JOHN CONNELLY, Veteran Plasterer
REMINISCENCES
Submitted by Martha J. Kounse

SOURCE: Ironton Register, February 2, 1905
John Connelly, the veteran plasterer, who has been a
resident of Hanging Rock for more than half a century, in
conversation with a Register reporter, gave some interesting
reminiscences of the early days of Ironton.
Mr. Connelly served an apprenticeship of three years in
London, and came to New York in 1848. From there he went to
New Orleans and hearing of the proposed town of Ironton, and
the great mineral wealth of the Hanging Rock iron region, took
passage on the old "United States" and landed at the Ironton
wharf, December 23, 1849. He ate his first meal at the old
Buckeye House that stands back of E. F. Moore's cigar store,
across from D. C. Davis' dry goods store. It was the only
boarding house in that place and all the men employed in and
about the new town site boarded there. David Cochran, the
painter, was proprietor of the boarding house. The Ironton
Hotel had just begun and work was suspended on account of the
cold weather.
The town was in name only as it was simply a corn field.
Since that time, Mr. Connelly has watched the town rise out of
the corn field and become a thriving city with furnaces, mills
and factories and with a population of 15,000 souls. He is the
only living representative of the class of men who helped lay
the foundations of the city on the Ohio.
Being an expert workman, Mr. Connelly did practically all
the work in this line for the leading men of the town. He
plastered the residence of John and Hiram Campbell and the
early churches of the city. Mr. Connelly said that while
working on the house now occupied by Dr. Dunn in 1865, Mr.

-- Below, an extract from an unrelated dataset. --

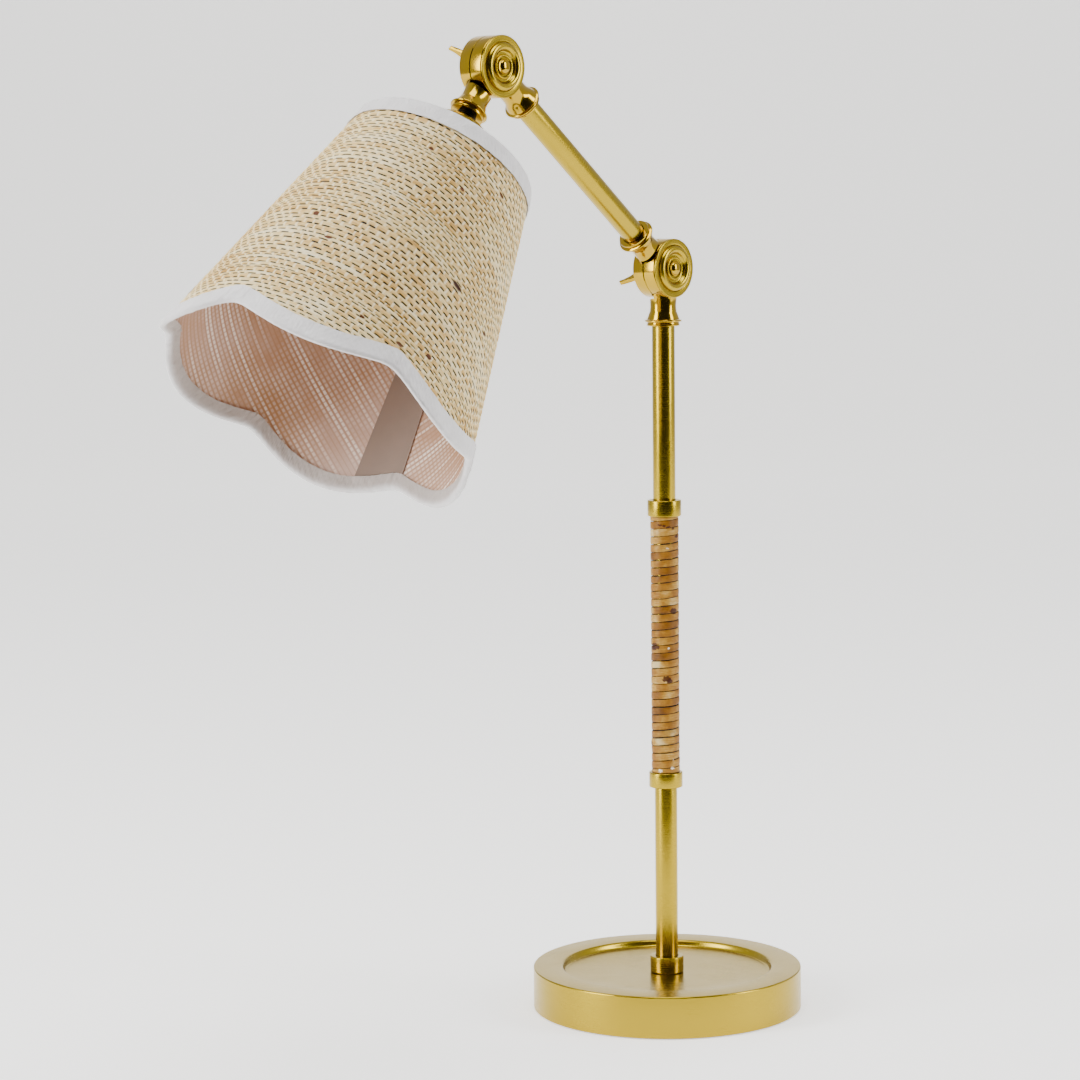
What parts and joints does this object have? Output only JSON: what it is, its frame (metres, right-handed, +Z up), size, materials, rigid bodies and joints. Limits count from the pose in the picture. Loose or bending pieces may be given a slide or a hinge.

Wilson came by and he ordered the Register and has never
missed a copy since.
On July 18, 1852, Mr. Connelly married Miss Mary Brooks,
within one hundred yards of where he now lives. They have had
almost 53 years of happy wedded life. He will be 83 years of
age on May 10, but is active and vigorous both in mind and
body. He is a ardent temperance advocate and his life has been
a most honorable and upright one. He has accumulated some
property and is spending the sunset of his life in comfort.